I put EVERYTHING on a Marriott Credit Card. Anything I put on the Credit Card is paid off as soon as the charge posts. My last trip to Europe was 100% points (airfare and hotel). In 3 weeks i’m taking my Niece to London and Paris for 14 days. Again, all on points. I also transfer a small amount into a “Bucket” every month – building up vacation money.
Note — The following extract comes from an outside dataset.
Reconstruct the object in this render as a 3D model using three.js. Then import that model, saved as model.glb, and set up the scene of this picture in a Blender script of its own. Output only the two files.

2 ways to save at Target is to buy gift cards (excluding Target GC’s and Visa type cards) at Target using the Target Red card, either the credit or debit card will work. You save 5% on every Target purchase. Gift cards are considered entertainment purchases at Target. You can buy a GC to say Chilis and use it on your vacation or buy it and put the money you save into your vacation fund. They also sell some travel type GC’s for airlines and even Disney. If you are going to Disney you can use them to save on tickets, lodging, and vacation packages. If you are going to spend day 5k on a Disney vacation using the GC’s save you $250 dollars that you can use elsewhere, depending on where you are staying it’s like getting a night free.
My credit union has an automatic vacation savings plan. My check is direct deposited and my credit union takes my desired amount out each paycheck. Then they mail me a check in June that says “Happy traveling!” in the memo. It’s actually so exciting to get that “gift” each dimmer! Then I combine that with my BofA Cash Rewards and I have a good chunk to spend on trips.